Occlusion culling is where it tries to figure out what foliage should still be rendered and what not. So as RyanB stated, you’ll have to look into your foliage shader and opacity. If its masked, one step would be to reduce the amount of grass instances rendering past each other. If you used translucency without a mask, try to reduce the amount of “space” on your grass mesh that is not actually covered by grass texture, but empty, as that probably still costs time to calculate that the empty parts are “see through” and stuff behind it shouldn’t be culled. (If I am not mistaken :slight_smile: )

Offtopic, but yes, I actually have - same level set up even, both in UE4 and CE. UE4 won, which is why I am here now and probably the reason why you post here now, too - so I left CE out of the discussion as the OP wanted to get down to the performance drop in his UE4 level. Let alone, the stock foliage in CE, that most people use to show their “levels” is highly optimized, along with their foliage system which has been updated over the years. So yes - that aspect of the engine is probably faster than the counter part in UE4. Wasn’t enough to keep me there though.

Disable tessalation
Don’t use 4k textures, 1k enough or 512 for small meshes
Add a cull distance volume to your entire scene
Disable collision for grass stuff
disable landscape shadows

In front of the view is a village with 700 meshes, landscape is 4000x4000 and has 200 meshes so far

With the player in the village its around 40-50 fps, depending on lightning settings (dynamical lightning eats a lot)

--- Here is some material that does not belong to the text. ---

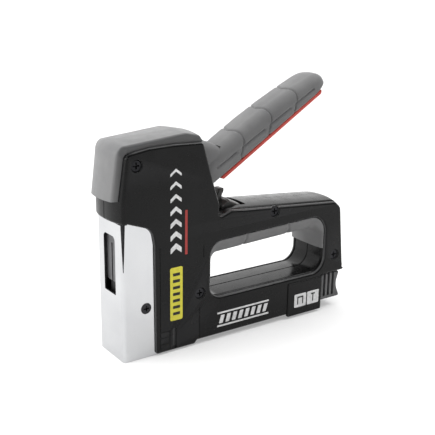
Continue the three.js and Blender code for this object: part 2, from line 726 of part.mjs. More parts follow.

Issues i encountered, when i change lightning settings, sometimes i have to restart the editor to get what appears to be the real fps.

Using 4.10.4

Inside the village +70 fps, you can see aggressive culling, the wall in the distance has a missing part, later will merge all walls, then large structures stay in place. Did not test to merge trees, maybe this has some impact too, in case wind motion would stay realistically.